During the visit to Fordham Law’s Presidential Succession Clinic, taught by Professor John Feerick and Adjunct Professor John Rogan, Brennan talked with students about national security considerations related to presidential succession. Drawing on his current position as well as his time in the Obama White House as assistant to the president for homeland security and counterterrorism, Brennan fielded questions on clinic topics such as the line of succession, contingency planning in the White House, and methods for handling a case of vice presidential disability.

Presidential disabilities are a major focus of the clinic’s work. When the president disputes that a disability exists against the conclusion of the vice president and a majority of the cabinet, the 25th Amendment makes Congress the final arbiter. The students questioned Director Brennan about such a scenario.

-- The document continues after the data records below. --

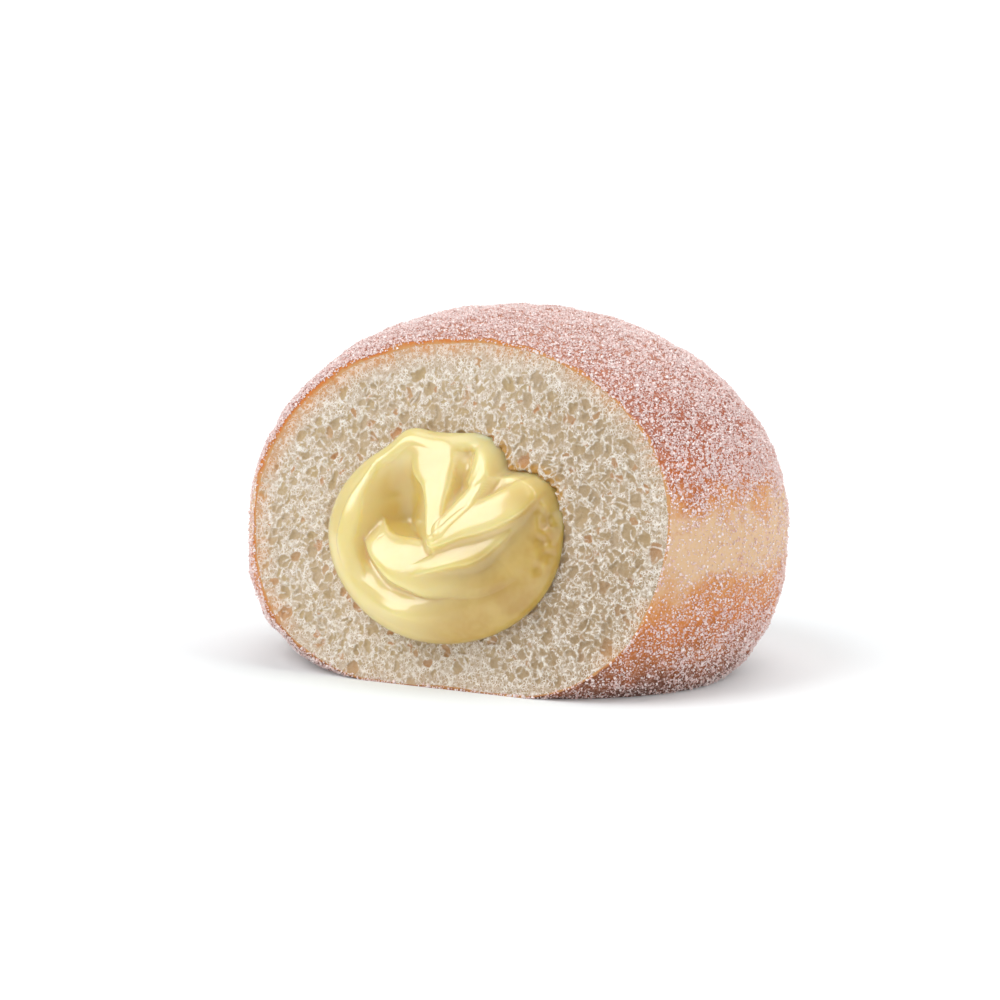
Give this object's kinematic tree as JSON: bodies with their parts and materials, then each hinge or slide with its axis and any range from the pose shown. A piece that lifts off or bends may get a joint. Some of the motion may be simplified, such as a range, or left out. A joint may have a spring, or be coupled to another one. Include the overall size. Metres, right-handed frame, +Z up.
{
  "type": "custard filled doughnut",
  "caption": "Round sugared doughnut with one end cut off, showing the open crumb and a swirl of custard that swells out of the cut.",
  "frame": {"origin": "middle of the flat base, on the doughnut's round axis", "axes": "+Z up, -Y the way the cut faces, +X to the right seen from in front of the cut"},
  "size_m": [0.0876, 0.0778, 0.0581],
  "materials": {
    "dough": "sugared fried crust, cream crumb on the cut",
    "custard": "smooth glossy custard"
  },
  "bodies": {
    "root": {"dough": "dough", "custard": "custard"}
  },
  "joints": []
}
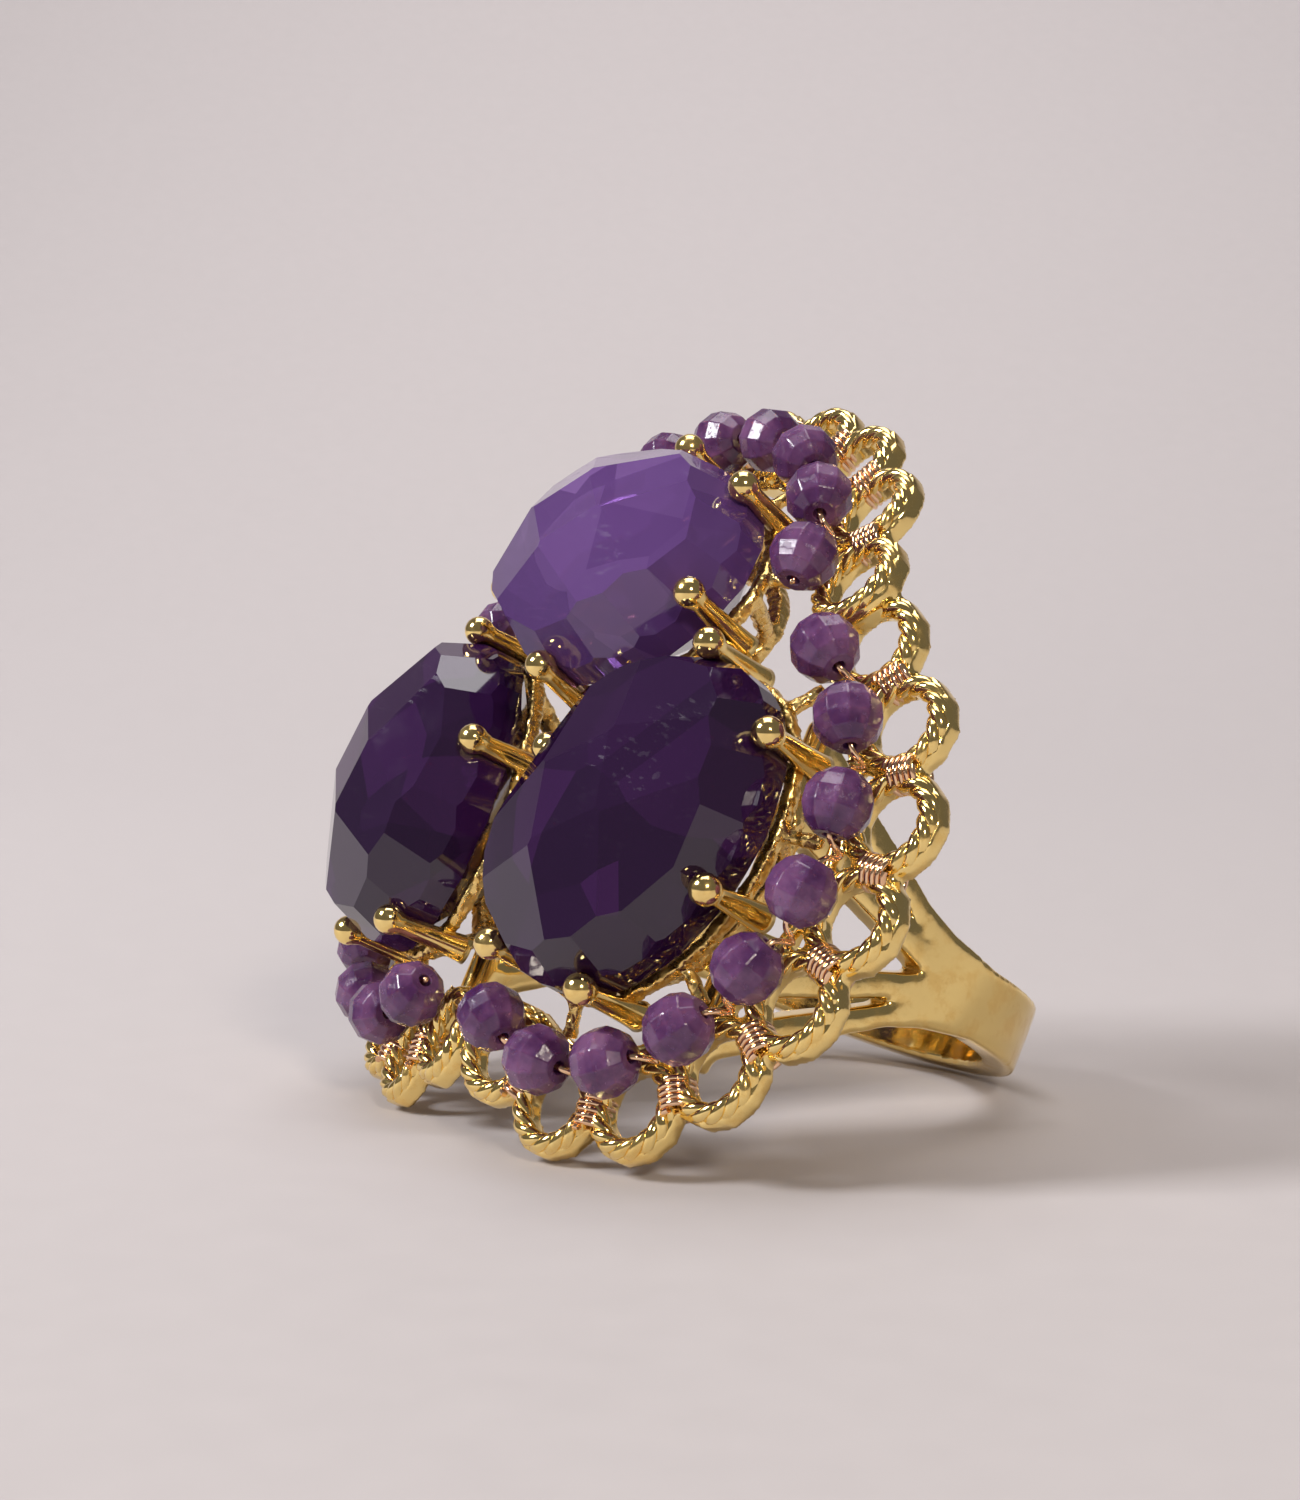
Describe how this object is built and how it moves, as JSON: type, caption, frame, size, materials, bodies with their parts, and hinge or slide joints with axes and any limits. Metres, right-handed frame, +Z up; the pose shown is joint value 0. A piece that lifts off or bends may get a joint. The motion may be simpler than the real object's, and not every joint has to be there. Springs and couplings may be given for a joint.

“Director Brennan was concerned that too much of a public proceeding could raise national security concerns, what with the president’s personal records being at issue,” said Jonathan Coppola ’17, a student in the clinic. “One issue we were dealing with was whether the succession proceeding should be completely public or allow some closed-door proceedings, and he recommended making those national security concerns a main priority.”

The Presidential Succession Clinic deals extensively with the 25th Amendment. Feerick advised Congress in drafting the amendment, assisting lawmakers like Senator Birch Bayh, the amendment’s principal author. The amendment was ratified 50 years ago this February.

Students from the clinic said that the amendment’s architects intentionally left some of its procedures ambiguous in an effort to limit its complexity and increase its chances of ratification. By offering clarifications for the amendment’s remaining ambiguities, Feerick’s students aim to strengthen its role in safeguarding government stability.

The clinic continues Fordham Law’s history with presidential succession, which started with Feerick’s 1963 Fordham Law Review article on the topic and includes a 1976 symposium on the vice presidency, a 2010 symposium on the adequacy of the succession system, and a first clinic that published a comprehensive report in 2012.

Brennan was among several distinguished clinic visitors, including Second Circuit Chief Judge Robert Katzmann and former Homeland Security Advisor to President George W. Bush Frances Townsend, who leant important context to the clinic’s work over the semester.

“Director Brennan talked for well over an hour,” said clinic student Timothy Deal ’17. “Based on what he said, it was clear he had read a lot about the 25th Amendment. In his position he obviously has to be conversant with many important areas, and it’s impressive that he would take the time to talk to a bunch of law students.”

After the visit had concluded, students said that Brennan made a significant impression.

“There’s this idea that the director of the CIA is this very secretive, imposing figure,” said clinic student Marcella Jayne ’18. “But you meet him and he’s warm, friendly, and approachable.”

On the subject of transitioning between administrations, Brennan counseled cooperation and transparency.

“Another thing that Director Brennan stressed was the importance of a well-run transition team and how important it is for the transition of administrations to be efficient in a well-prepared way,” said Coppola.

A distinguished alumnus of Fordham University and one of the highest-ranking intelligence officials of the U.S. government, Brennan and his reputation preceded him.

“As an undergraduate, I studied Middle Eastern politics under Professor John Entelis, who Director Brennan had when he was a student,” said Coppola. “It was an honor to meet such a legendary alumnus and a pleasure to have the opportunity at Fordham.”